I tried a bunch of the answers here, even the "best" answer. They all came up short of what I specifically was after. So besides the past 12 hours of sitting in regex code for multiple programs and reading and testing these answers this is what I came up with which works EXACTLY like I want.

 find . -type f -name "*.*" | grep -o -E "\.[^\.]+$" | grep -o -E "[[:alpha:]]{2,16}" | awk '{print tolower($0)}' | sort -u
  • Finds all files which may have an extension.
  • Greps only the extension
  • Greps for file extensions between 2 and 16 characters (just adjust the numbers if they don't fit your need). This helps avoid cache files and system files (system file bit is to search jail).
  • Awk to print the extensions in lower case.
  • Sort and bring in only unique values. Originally I had attempted to try the awk answer but it would double print items that varied in case sensitivity.

If you need a count of the file extensions then use the below code

find . -type f -name "*.*" | grep -o -E "\.[^\.]+$" | grep -o -E "[[:alpha:]]{2,16}" | awk '{print tolower($0)}' | sort | uniq -c | sort -rn

While these methods will take some time to complete and probably aren't the best ways to go about the problem, they work.

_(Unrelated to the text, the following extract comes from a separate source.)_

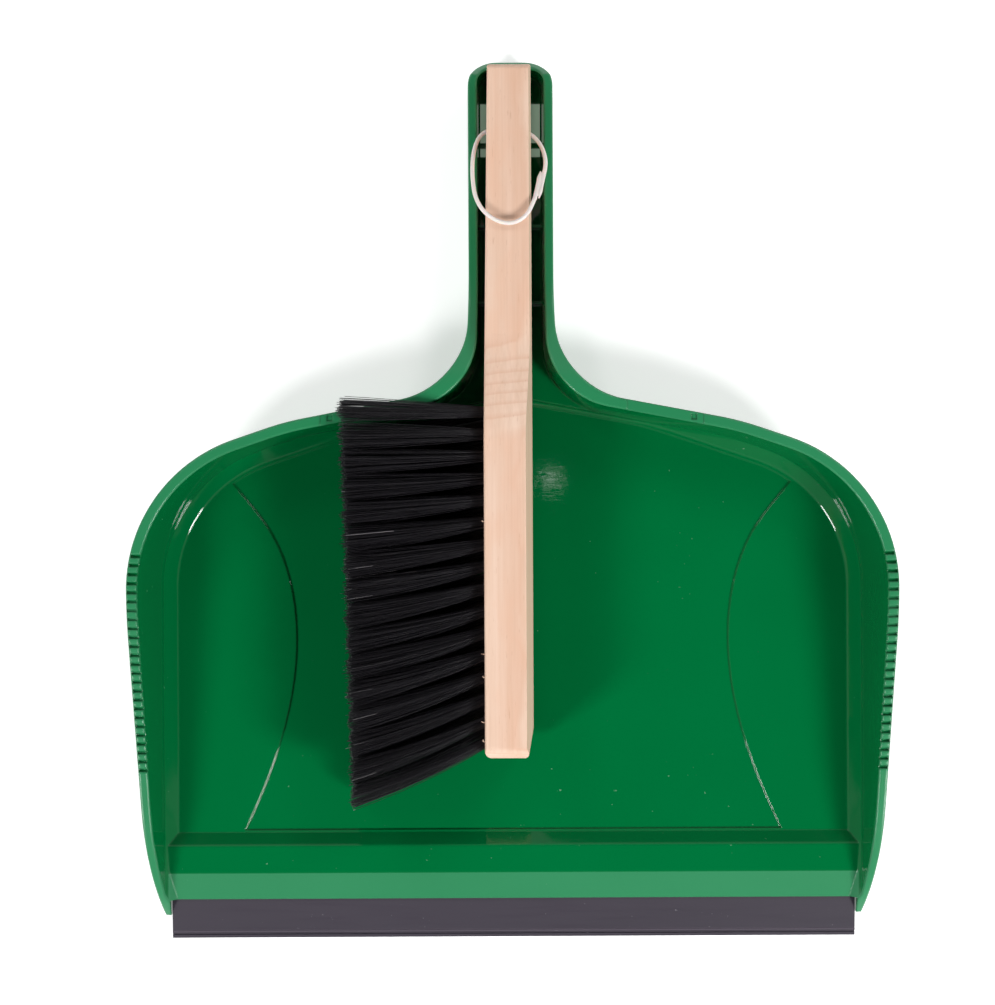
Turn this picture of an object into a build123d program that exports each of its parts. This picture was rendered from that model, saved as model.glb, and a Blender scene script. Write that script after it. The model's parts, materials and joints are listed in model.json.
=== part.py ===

Update: Per @alpha_989 long file extensions will cause an issue. That's due to the original regex "[[:alpha:]]{3,6}". I have updated the answer to include the regex "[[:alpha:]]{2,16}". However anyone using this code should be aware that those numbers are the min and max of how long the extension is allowed for the final output. Anything outside that range will be split into multiple lines in the output.

Note: Original post did read "- Greps for file extensions between 3 and 6 characters (just adjust the numbers if they don't fit your need). This helps avoid cache files and system files (system file bit is to search jail)."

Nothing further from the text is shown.